Saturday, July 15, 2006

Carmelite Devotions

Devotion to the Holy Face

Sister Marie de Saint-Pierre, born in 1816 at Rennes (France), entered the Carmelite monastery at Tours in 1839, having already a rich prayer life and an intense devotion to the Infant Jesus. In 1843 our Lord urged her to undertake herself and to encourage in others reparation for blasphemies, revealing that the adoration of His holy face would honor Him and serve in the work of reparation.
Further, our Lord informed that adoration of His holy face in reparation would render Him the same service as St. Veronica’s wiping from His holy face the spittle, dust, sweat, and blood that covered it as He struggled on the road to Calvary. In a later vision that same year, our Lord told Sr. Marie that His sacred face is “like a divine stamp” that reproduces the image of God in souls. During the course of the revelations, which took place over five years (from 1843 until 1848), our Lord made several promises to the Carmelite nun.

On October 27, 1845, our Lord said, “By My holy face you will work wonders.”

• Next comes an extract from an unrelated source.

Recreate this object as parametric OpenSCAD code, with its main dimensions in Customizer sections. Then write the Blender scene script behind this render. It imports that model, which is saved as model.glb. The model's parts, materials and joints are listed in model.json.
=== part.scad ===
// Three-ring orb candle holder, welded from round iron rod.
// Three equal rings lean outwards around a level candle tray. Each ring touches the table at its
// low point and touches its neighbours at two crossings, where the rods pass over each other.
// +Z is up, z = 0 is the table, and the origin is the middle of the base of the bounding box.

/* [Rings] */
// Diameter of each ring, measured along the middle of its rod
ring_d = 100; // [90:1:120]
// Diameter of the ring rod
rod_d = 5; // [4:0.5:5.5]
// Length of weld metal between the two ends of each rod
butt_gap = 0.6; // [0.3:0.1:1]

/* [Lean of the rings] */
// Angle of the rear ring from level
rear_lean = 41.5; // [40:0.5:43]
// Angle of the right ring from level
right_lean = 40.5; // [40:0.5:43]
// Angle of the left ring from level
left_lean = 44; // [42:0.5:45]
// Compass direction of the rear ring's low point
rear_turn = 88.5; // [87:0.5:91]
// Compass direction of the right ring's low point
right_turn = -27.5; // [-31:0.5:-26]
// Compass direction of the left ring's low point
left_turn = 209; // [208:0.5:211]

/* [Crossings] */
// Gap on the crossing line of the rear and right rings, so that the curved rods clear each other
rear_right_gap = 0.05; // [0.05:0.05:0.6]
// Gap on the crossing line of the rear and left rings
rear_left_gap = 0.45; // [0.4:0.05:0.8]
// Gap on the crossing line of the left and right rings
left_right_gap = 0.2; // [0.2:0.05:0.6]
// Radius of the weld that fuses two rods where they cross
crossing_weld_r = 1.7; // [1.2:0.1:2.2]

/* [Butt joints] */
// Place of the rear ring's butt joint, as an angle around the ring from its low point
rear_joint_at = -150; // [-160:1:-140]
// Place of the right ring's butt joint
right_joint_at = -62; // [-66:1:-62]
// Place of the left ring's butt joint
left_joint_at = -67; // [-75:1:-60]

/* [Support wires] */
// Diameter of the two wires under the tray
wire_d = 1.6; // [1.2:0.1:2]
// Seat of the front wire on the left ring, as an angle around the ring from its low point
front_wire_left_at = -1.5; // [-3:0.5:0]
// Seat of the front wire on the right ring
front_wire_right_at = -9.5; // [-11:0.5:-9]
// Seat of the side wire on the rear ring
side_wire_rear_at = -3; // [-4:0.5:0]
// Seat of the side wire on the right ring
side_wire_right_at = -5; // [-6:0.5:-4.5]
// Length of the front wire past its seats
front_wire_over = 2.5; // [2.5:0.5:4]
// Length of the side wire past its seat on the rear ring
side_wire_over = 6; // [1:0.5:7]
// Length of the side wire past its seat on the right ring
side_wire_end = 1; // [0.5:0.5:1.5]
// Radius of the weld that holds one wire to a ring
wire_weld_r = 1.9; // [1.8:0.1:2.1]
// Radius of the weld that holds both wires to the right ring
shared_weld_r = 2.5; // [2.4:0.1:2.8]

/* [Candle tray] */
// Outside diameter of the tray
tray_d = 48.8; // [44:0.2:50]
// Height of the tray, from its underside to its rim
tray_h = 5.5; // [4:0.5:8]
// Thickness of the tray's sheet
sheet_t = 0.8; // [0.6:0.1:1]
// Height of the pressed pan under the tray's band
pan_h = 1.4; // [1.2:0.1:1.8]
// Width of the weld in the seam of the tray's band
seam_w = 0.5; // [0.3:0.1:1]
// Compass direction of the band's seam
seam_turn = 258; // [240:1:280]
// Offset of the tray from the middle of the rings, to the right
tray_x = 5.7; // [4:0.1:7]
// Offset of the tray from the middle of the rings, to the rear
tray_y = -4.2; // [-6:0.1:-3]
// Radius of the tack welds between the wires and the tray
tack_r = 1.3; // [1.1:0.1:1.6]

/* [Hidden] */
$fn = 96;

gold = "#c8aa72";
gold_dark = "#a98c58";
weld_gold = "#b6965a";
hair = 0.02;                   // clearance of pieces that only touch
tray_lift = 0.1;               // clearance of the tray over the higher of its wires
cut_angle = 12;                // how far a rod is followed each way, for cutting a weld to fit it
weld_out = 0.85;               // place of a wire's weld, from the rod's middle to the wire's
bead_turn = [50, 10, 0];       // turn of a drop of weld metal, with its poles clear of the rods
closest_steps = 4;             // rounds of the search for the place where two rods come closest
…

On November 5, 1845, Sr. Marie realized by “divine illumination” that through devotion to His holy face in reparation for the outrages committed against God, our Lord would restore His image in souls by applying to them the virtue of His holy face.
On March 12, 1846, our Lord promised that “all who defend His cause in the work of reparation, whether by their words, their prayers, or their writings, He would Himself present before His eternal Father and that He would give them His kingdom.” Moreover, He promised that at the death of those who strive to atone for blasphemies “He would purify . . . their souls by effac- ing the stains of sin and that He would restore to them their original beauty.”

On November 22, 1846, our Lord assured Sr. Marie that through His holy face she would obtain the conversion of many sinners: “Nothing that you ask in virtue of the holy face will be refused you.”

The Golden Arrow
On March 16, 1844 Our Lord told Sister Mary of St. Peter, “Oh! If you only knew what great merit you acquire by saying even once, ‘Admirable is the Name of God,’ in a spirit of reparation for blasphemy.” He revealed the following prayer to her:

May the most holy,
most sacred,
most adorable,
most incomprehensible
and ineffable Name of God
be forever praised,
blessed,
loved,
adored
and glorified
in Heaven,
on earth,
and under the earth,
by all the creatures of God,
and by the Sacred Heart of Our Lord Jesus Christ,
in the Most Holy Sacrament of the Altar. Amen.

After receiving this prayer, Sister Mary of St. Peter was given a vision in which she saw the Sacred Heart of Jesus delightfully wounded by this “Golden Arrow” as torrents of graces streamed from It for the conversion of sinners.

Prayer to the Holy Face (Composed by St. Thérèse of the Child Jesus and of the Holy Face)
As she herself tells in The Story of a Soul, St. Thérèse had a fervent devotion to the holy face, where she found unfathomable “depths of treasures hidden.” She wrote further, “Ah, I desired that, like the face of Jesus, [and now quoting Isaiah] ‘my face be truly hidden that no one on earth would know me.’”
On August 5, 1899, just a few weeks before her death, to celebrate the Feast of the Transfiguration her sisters brought to the infirmary from the choir the “picture of the holy face she so much loved and hung it where she could see it” Looking at the picture, she said, “Oh, how much good that holy face has done me in my life!”

O adorable face of Jesus,
sole beauty which ravishes my heart,
vouchsafe to impress on my soul
Your divine likeness
so that it may not be possible
for You to look at Your spouse
without beholding Yourself!
O my Beloved,
for love of You I am content
not to see here on earth
the sweetness of Your glance,
nor to feel the ineffable kiss
of Your sacred lips,
but I beg of You
to inflame me with Your love
so that it may consume me quickly
and that soon I (name) may behold
Your glorious countenance in heaven.